EPJ Web of Conferences (Jan 2019)
Developing a monitoring system for Cloud-based distributed data-centers
Abstract
Nowadays more and more datacenters cooperate each others to achieve a common and more complex goal. New advanced functionalities are required to support experts during recovery and managing activities, like anomaly detection and fault pattern recognition. The proposed solution provides an active support to problem solving for datacenter management teams by providing automatically the root-cause of detected anomalies. The project has been developed in Bari using the datacenter ReCaS as testbed. Big Data solutions have been selected to properly handle the complexity and size of the data.
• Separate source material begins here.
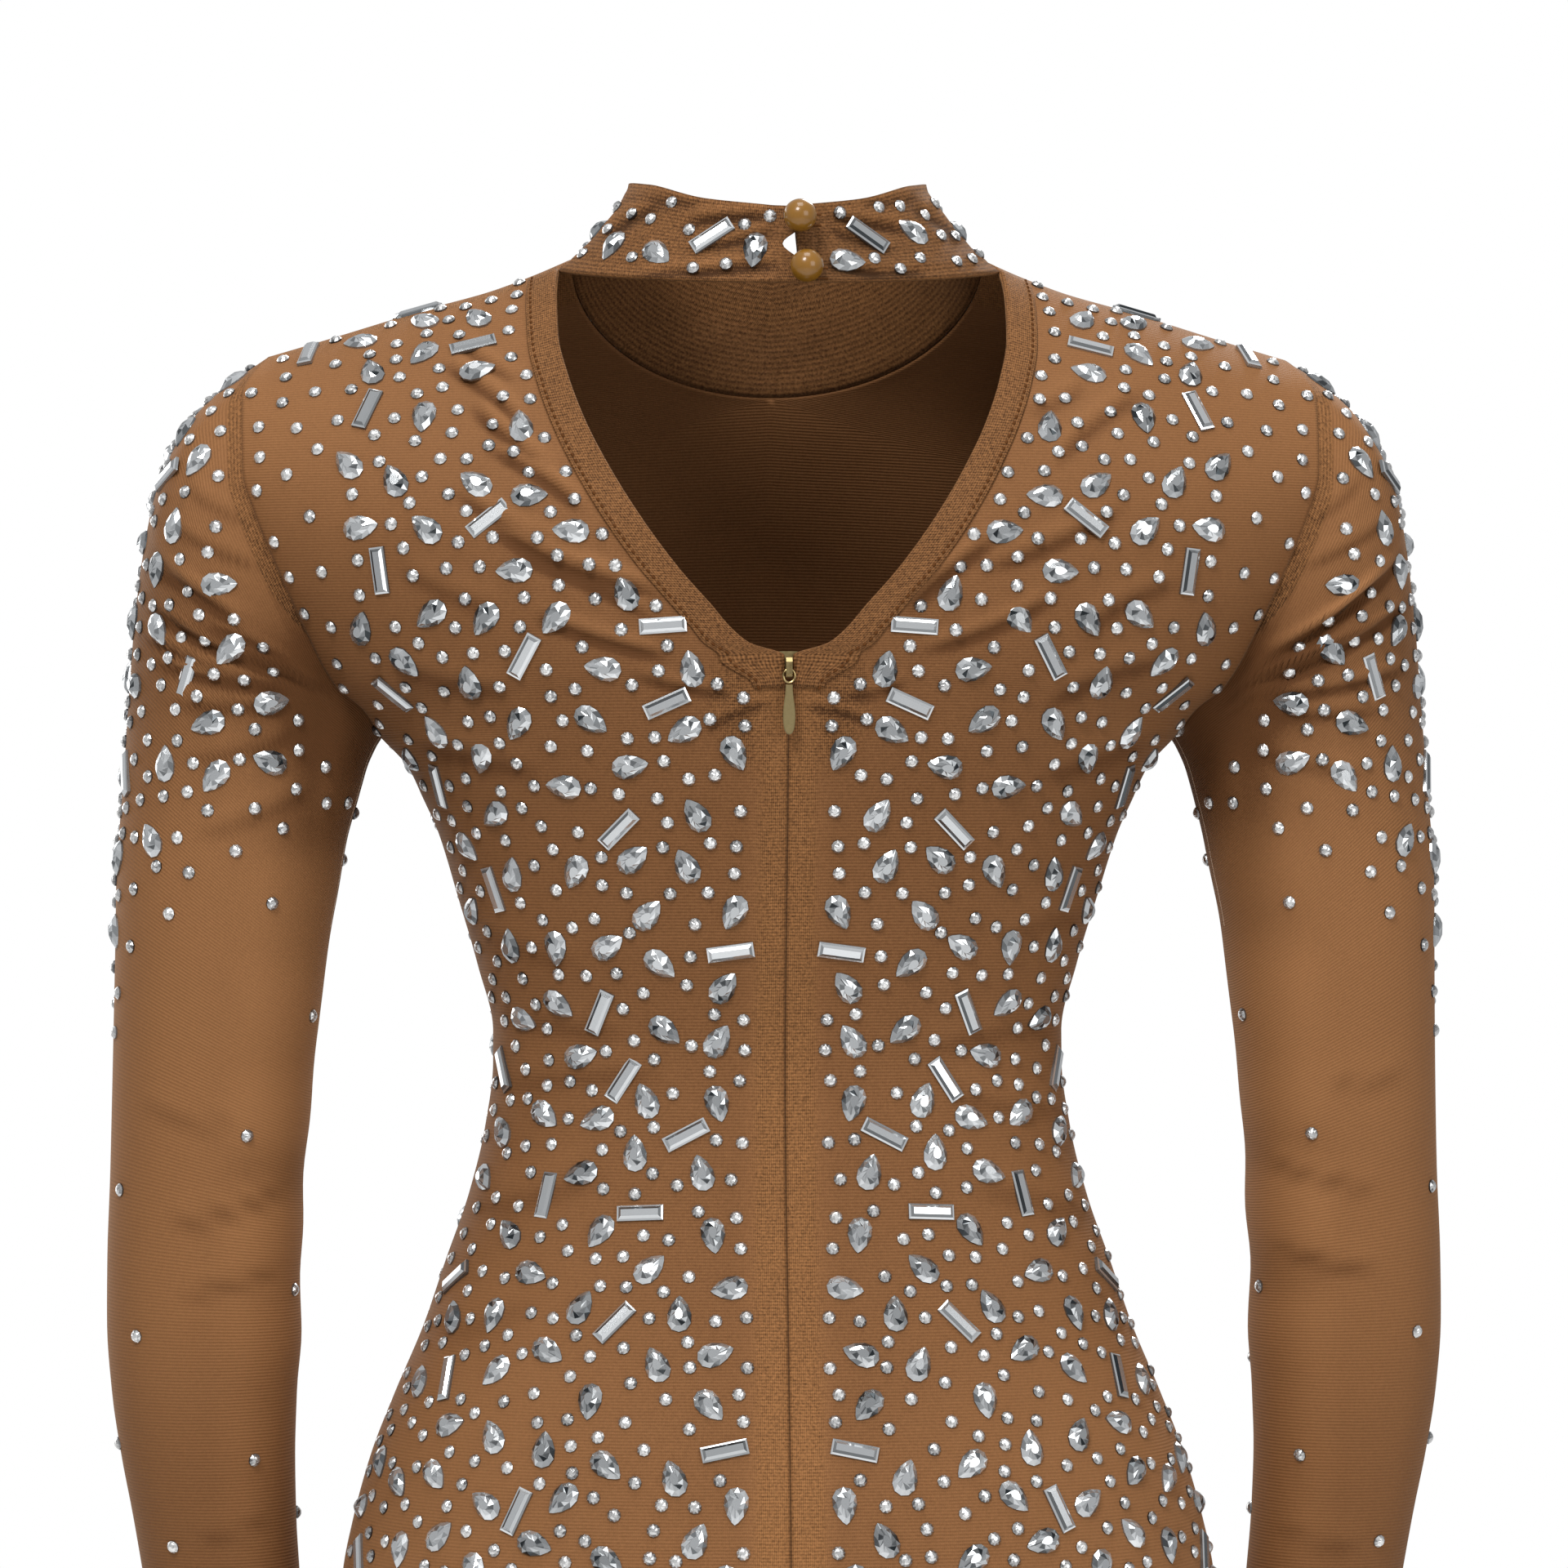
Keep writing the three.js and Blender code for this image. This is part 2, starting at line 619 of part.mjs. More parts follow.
// A point of the collar's top edge at an angle from the side, positive towards the back.
function collarTop(turn) {
  const reach = turn > 0 ? COLLAR_TOP_RADIUS.back : COLLAR_TOP_RADIUS.front;
  const angle = degrees(turn);
  const x = COLLAR_TOP_RADIUS.side * Math.cos(angle);
  const z = along(COLLAR_TOP, 'turn', Math.min(90, turn), 'z');
  return new THREE.Vector3(x, reach * Math.sin(angle), z);
}

// The foot where the collar crosses the keyhole, from the panel's corner to the centre back.
function collarFreeFoot(turn) {
  const oval = (angle) => new THREE.Vector3(
    COLLAR_FOOT_RADIUS.side * Math.cos(degrees(angle)),
    COLLAR_FOOT_RADIUS.back * Math.sin(degrees(angle)),
    0,
  );
  const share = (turn - COLLAR_CORNER_TURN) / (90 - COLLAR_CORNER_TURN);
  const corner = backGrid[LAST_ROW - 1][0];
  const offset = corner.clone().sub(oval(COLLAR_CORNER_TURN)).multiplyScalar(1 - share);
  const foot = oval(turn).add(offset);
  foot.z = mix(KEYHOLE_CORNER_Z, COLLAR_FOOT_Z, Math.sin((Math.PI / 2) * share));
  return foot;
}

// A point of the collar between its foot and its top, on the bowed flare.
function collarPoint(foot, top, share) {
  const point = foot.clone().lerp(top, share);
  const axis = new THREE.Vector3(0, 0, point.z);
  const sideways = Math.abs(point.x) / (Math.abs(point.x) + Math.abs(point.y));
  const bow = COLLAR_HOLLOW * 4 * share * (1 - share) * mix(0.25, 1, sideways);
  return moved(point, towards(point, axis), bow);
}

// One column of the collar beside its end: a level line at the end's own place across.
function collarEnd(share, x) {
  const foot = collarFreeFoot(90);
  const top = collarTop(90);
  const point = collarPoint(foot, top, share);
  const fall = COLLAR_TOP_RADIUS.back * (1 - Math.sqrt(1 - (x / COLLAR_FOOT_RADIUS.side) ** 2));
  return new THREE.Vector3(x, point.y - fall, point.z);
}

function collar() {
  const wall = new Wall(CLOTH);
  const shares = COLLAR_ENDS.map((row) => row.share);
  const columns = [];
  const halfColumns = [...COLLAR_FREE_TURNS].reverse().map((turn) => ({
    foot: collarFreeFoot(turn), top: collarTop(turn), seamed: false,
  }));
  const corner = backGrid[LAST_ROW - 1][0];
  halfColumns.push({ foot: corner, top: collarTop(COLLAR_CORNER_TURN), seamed: true });
  for (let row = LAST_ROW; row >= FAN_START + FAN_ROWS / 2; row -= 1) {
    const foot = frontGrid[row][0].clone();
    if (row === LAST_ROW) foot.y = 0;
    const turn = -90 * (1 - (row - FAN_START - FAN_ROWS / 2) / (FAN_ROWS / 2));
    halfColumns.push({ foot, top: collarTop(turn), seamed: true });
  }
  const build = ({ foot, top, seamed }, sign) => shares.map((share) => {
    const lifted = seamed ? moved(foot, towards(foot, top), GAP * 1.2) : foot;
    const point = collarPoint(lifted, top, share);
    const inward = seamed && share === 0 ? towards(foot, NECK_CENTRE) : null;
    const turned = inward && (sign > 0 ? inward : mirrored(inward));
    return wall.point(sign > 0 ? point : mirrored(point), turned);
  });
  columns.push(COLLAR_ENDS.map(({ share, left }) => wall.point(collarEnd(share, left))));
  halfColumns.forEach((column) => columns.push(build(column, 1)));
  halfColumns.slice(0, -1).reverse().forEach((column) => columns.push(build(column, -1)));
  columns.push(COLLAR_ENDS.map(({ share, right }) => wall.point(collarEnd(share, right))));
  for (let c = 0; c < columns.length - 1; c += 1) {
    for (let r = 0; r < shares.length - 1; r += 1) {
      wall.cell([columns[c][r], columns[c][r + 1], columns[c + 1][r + 1], columns[c + 1][r]]);
    }
  }
  wall.settle();
  return wall.geometry();
}

// ---------------------------------------------------------------- buttons and their loops

// The seat of a button on the collar and the direction that it stands out in.
function buttonSeat({ x, share }) {
  const seat = collarEnd(share, x);
  const rise = collarEnd(share + 0.05, x).sub(collarEnd(share - 0.05, x)).normalize();
  const out = new THREE.Vector3(1, 0, 0).cross(rise).negate().normalize();
  if (out.y < 0) out.negate();
  return { seat, out, rise };
}

// A ball on a short shank, turned about its own axis.
function button() {
  const profile = [new THREE.Vector2(0, 0), new THREE.Vector2(SHANK.radius, 0)];
  const start = Math.asin(SHANK.radius / BUTTON_RADIUS);
  const centre = SHANK.length + BUTTON_RADIUS * Math.cos(start);
  const steps = 9;
  for (let i = 0; i < steps; i += 1) {
    const turn = mix(start, Math.PI, i / steps);
    const radius = BUTTON_RADIUS * Math.sin(turn);
    profile.push(new THREE.Vector2(radius, centre - BUTTON_RADIUS * Math.cos(turn)));
  }
  profile.push(new THREE.Vector2(0, centre + BUTTON_RADIUS));
  return new THREE.LatheGeometry(profile, 18);
}

function placeButton(mesh, spec) {
  const { seat, out } = buttonSeat(spec);
  mesh.position.copy(moved(seat, out, GAP));
  mesh.quaternion.setFromUnitVectors(new THREE.Vector3(0, 1, 0), out);
}

// A thread loop from the collar's right end round the button's shank.
function buttonLoop(spec) {
  const { seat, out, rise } = buttonSeat(spec);
  const bend = SHANK.radius + LOOP_RADIUS + GAP;
  const height = GAP + SHANK.length / 2;
  const route = [
    { x: -8.5, up: bend + 0.2, out: GAP + LOOP_RADIUS + 0.2 },
    { x: -3.5, up: bend, out: height },
    { x: 0, up: bend, out: height },
    { x: bend * 0.75, up: bend * 0.75, out: height },
    { x: bend * 1.05, up: 0, out: height },
    { x: bend * 0.75, up: -bend * 0.75, out: height },
    { x: 0, up: -bend, out: height },
    { x: -3.5, up: -bend, out: height },
    { x: -8.5, up: -bend - 0.2, out: GAP + LOOP_RADIUS + 0.2 },
  ];
  const points = route.map((step) => {
    const point = moved(seat, new THREE.Vector3(1, 0, 0), step.x);
    return point.addScaledVector(rise, step.up).addScaledVector(out, step.out);
  });
  const section = new THREE.Shape(circle(LOOP_RADIUS, 8));
  const extrudePath = new THREE.CatmullRomCurve3(points);
  return new THREE.ExtrudeGeometry(section, { steps: 24, extrudePath });
}

// ---------------------------------------------------------------- zip slider and pull

const pivotY = backGrid[FAN_START + 3][0].y + PIVOT_OUT;

const wasm = await Module();
wasm.setup();

// A three.js geometry as a solid that can be cut or joined.
function solid(geometry) {
  const bare = geometry.clone();
  bare.deleteAttribute('normal');
  bare.deleteAttribute('uv');
  const merged = mergeVertices(bare, 1e-4);
  return new wasm.Manifold(new wasm.Mesh({
    numProp: 3,
    vertProperties: new Float32Array(merged.attributes.position.array),
    triVerts: new Uint32Array(merged.index.array),
  }));
}

function fromSolid(body) {
  const mesh = body.getMesh();
  return geometryFrom(mesh.vertProperties, Array.from(mesh.triVerts));
}

// The slider: a plate inside the tapes and a bridge with an eye outside, in one casting.
function zipSlider() {
  const { width, topZ, footZ, eye, rim } = SLIDER;
  const plateFace = pivotY - PIVOT_OUT - CLOTH - GAP - SLIDER_PLATE.play;
  const outer = pivotY + eye + rim;
  const bridge = new THREE.Shape();
  bridge.moveTo(plateFace - SLIDER_PLATE.thick / 2, footZ);
  bridge.lineTo(outer - 1, footZ);
  bridge.lineTo(outer, footZ + 1);
  bridge.lineTo(outer, topZ - 1.6);
  bridge.lineTo(outer - 1.6, topZ);
  bridge.lineTo(plateFace - SLIDER_PLATE.thick / 2, topZ);
  bridge.holes.push(new THREE.Path(circle(eye, 16).map((p) => {
    return new THREE.Vector2(pivotY + p.x, PIVOT_Z - p.y);
  })));
  const arm = new THREE.ExtrudeGeometry(bridge, {
    depth: width, bevelEnabled: false,
  });
  arm.translate(0, 0, -width / 2);
  arm.applyMatrix4(new THREE.Matrix4().makeBasis(
    new THREE.Vector3(0, 1, 0), new THREE.Vector3(0, 0, 1), new THREE.Vector3(1, 0, 0),
  ));
  const tall = SLIDER_PLATE.topZ - SLIDER_PLATE.footZ;
  const plate = new THREE.BoxGeometry(SLIDER_PLATE.width, SLIDER_PLATE.thick, tall);
  plate.translate(0, plateFace - SLIDER_PLATE.thick / 2, SLIDER_PLATE.topZ - tall / 2);
  return fromSolid(solid(arm).add(solid(plate)));
}

// The wire ring in the slider's eye, drawn about its pivot.
function pullRing() {
  const ring = new THREE.TorusGeometry(1, RING.wire, 8, 20);
  const place = ring.attributes.position;
  for (let i = 0; i < place.count; i += 1) {
    const angle = Math.atan2(place.getY(i), place.getX(i));
    const out = Math.hypot(place.getX(i), place.getY(i)) - 1;
    const x = Math.cos(angle) * (RING.across + out);
    const z = Math.sin(angle) * (RING.down + out) - RING.down;
    place.setXYZ(i, x, place.getZ(i), z);
  }
  ring.scale(1, -1, 1);
  return ring;
}

// The teardrop tab below the ring, drawn about the same pivot.
function pullTab() {
  const top = -(2 * RING.down + RING.wire + GAP);
  const foot = top - TAB.length;
  const half = TAB.widest / 2;
  const belly = foot + TAB.length * 0.36;
  const outline = new THREE.Shape();
  outline.moveTo(TAB.top / 2, top);
  outline.lineTo(-TAB.top / 2, top);
  outline.bezierCurveTo(-TAB.top / 2, top - 5, -half, belly + 5, -half, belly);
  outline.bezierCurveTo(-half, foot + 2, -1.4, foot, 0, foot);
  outline.bezierCurveTo(1.4, foot, half, foot + 2, half, belly);
  outline.bezierCurveTo(half, belly + 5, TAB.top / 2, top - 5, TAB.top / 2, top);
  const bevel = 0.3;
  const tab = new THREE.ExtrudeGeometry(outline, {
    depth: TAB.thick - 2 * bevel, bevelThickness: bevel, bevelSize: bevel,
    bevelOffset: -bevel, bevelSegments: 1, curveSegments: 6,
  });
  tab.translate(0, 0, -TAB.thick / 2 + bevel);
  tab.rotateX(Math.PI / 2);
  return tab;
}

// ---------------------------------------------------------------- assembly

const material = (color, roughness, metalness) => (
  new THREE.MeshStandardMaterial({ color, roughness, metalness })
);

const dress = new THREE.Group();

function addPiece(name, geometry, look, parent = dress) {
  const mesh = new THREE.Mesh(geometry, look);
  mesh.name = name;
  parent.add(mesh);
  return mesh;
}

const mesh = () => material('#7a573c', 0.8, 0);
const doubled = () => material('#6c4a2f', 0.8, 0);
const brass = () => material('#a98d55', 0.3, 1);

addPiece('front', frontPanel().geometry(), mesh());
addPiece('back_left', backLeft.geometry(), mesh());
addPiece('back_right', backPanel(-1).geometry(), mesh());
addPiece('sleeve_left', sleeve(1), mesh());
addPiece('sleeve_right', sleeve(-1), mesh());
addPiece('collar', collar(), doubled());
addPiece('keyhole_binding_left', keyholeBinding(1), doubled());
addPiece('keyhole_binding_right', keyholeBinding(-1), doubled());
addPiece('zip_tape_left', zipTape(1), doubled());
addPiece('zip_tape_right', zipTape(-1), doubled());
addPiece('zip_slider', zipSlider(), brass());

const pull = new THREE.Group();
pull.position.set(0, pivotY, PIVOT_Z);
dress.add(pull);
addPiece('zip_pull_ring', pullRing(), brass(), pull);
addPiece('zip_pull_tab', pullTab(), material('#8a7440', 0.45, 0.2), pull);

for (const spec of BUTTONS) {
  placeButton(addPiece(`button_${spec.name}`, button(), material('#87623a', 0.15, 0)), spec);
  addPiece(`button_loop_${spec.name}`, buttonLoop(spec), doubled());
}

export default dress;
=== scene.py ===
import itertools
import math

import bpy
import numpy as np
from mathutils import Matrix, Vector


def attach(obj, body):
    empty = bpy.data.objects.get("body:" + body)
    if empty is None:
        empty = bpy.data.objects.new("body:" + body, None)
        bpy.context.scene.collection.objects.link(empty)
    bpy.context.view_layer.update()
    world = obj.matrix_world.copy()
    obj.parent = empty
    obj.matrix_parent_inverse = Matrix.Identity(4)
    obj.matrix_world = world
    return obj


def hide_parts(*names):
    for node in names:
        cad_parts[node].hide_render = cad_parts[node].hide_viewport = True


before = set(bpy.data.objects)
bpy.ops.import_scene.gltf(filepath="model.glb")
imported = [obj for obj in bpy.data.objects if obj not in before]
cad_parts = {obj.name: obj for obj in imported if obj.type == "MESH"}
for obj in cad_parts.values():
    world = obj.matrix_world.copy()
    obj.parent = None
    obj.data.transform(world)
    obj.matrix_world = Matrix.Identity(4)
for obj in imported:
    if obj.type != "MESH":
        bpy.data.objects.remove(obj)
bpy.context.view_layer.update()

scene = bpy.context.scene
scene.view_settings.view_transform = "Standard"


def placed(name, data):
    """A new object in the scene, at the origin."""
    thing = bpy.data.objects.new(name, data)
    scene.collection.objects.link(thing)
    return thing


CAMERA_DISTANCE = 2.6
CAMERA_SIDESTEP = math.radians(2.6)  # towards the wearer's left
CAMERA_AIM = Vector((-0.0026, 0.0, -0.205))
PICTURE_HEIGHT = 0.619  # metres seen at the aim
SENSOR = 36.0

camera = placed("camera", bpy.data.cameras.new("camera"))
scene.camera = camera
way = Vector((math.sin(CAMERA_SIDESTEP), math.cos(CAMERA_SIDESTEP), 0.0))
camera.location = CAMERA_AIM + way * CAMERA_DISTANCE
camera.rotation_mode = "QUATERNION"
camera.rotation_quaternion = (-way).to_track_quat("-Z", "Y")
camera.data.sensor_width = SENSOR
camera.data.lens = SENSOR * CAMERA_DISTANCE / PICTURE_HEIGHT

FLOOR_Z = -1.42  # a wearer's shoulders are this far above the ground
FLOOR_HALF = 7.0
corners = [(x * FLOOR_HALF, y * FLOOR_HALF, FLOOR_Z)
           for x, y in ((-1, -1), (1, -1), (1, 1), (-1, 1))]
floor_mesh = bpy.data.meshes.new("floor")
floor_mesh.from_pydata(corners, [], [(0, 1, 2, 3)])
floor = placed("floor", floor_mesh)

LAMPS = [  # name, place, size across, watts
    ("lamp_key", (0.9, 2.1, 1.9), 0.9, 58),
    ("lamp_fill", (-1.9, 2.4, 0.5), 1.6, 24),
    ("lamp_top", (0.0, 0.5, 2.3), 1.2, 24),
    ("lamp_front", (-0.9, -2.3, 1.7), 1.0, 46),
    ("lamp_front_fill", (2.0, -2.2, 0.2), 1.8, 24),
]
for name, place, across, watts in LAMPS:
    lamp = bpy.data.lights.new(name, "AREA")
    lamp.size = across
    lamp.energy = watts
    holder = placed(name, lamp)
    holder.location = place
    holder.rotation_mode = "QUATERNION"
    holder.rotation_quaternion = (CAMERA_AIM - Vector(place)).to_track_quat("-Z", "Y")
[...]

Features like open source, big community, horizontal scalability and high availability have been considered and tools belonging to the Hadoop ecosystem have been selected. The collected information is sent to a combination of Apache Flume and Apache Kafka, used as transport layer, in turn delivering data to databases and processing components. Apache Spark has been selected as analysis component. Different kind of databases have been considered in order to satisfy multiple requirements: Hadoop Distributed File System, Neo4j, InfluxDB and Elasticsearch. Grafana and Kibana are used to show data in a dedicated dashboards. The Root-cause analysis engine has been implemented using custom machine learning algorithms. Finally, results are forwarded to experts by email or Slack, using Riemann.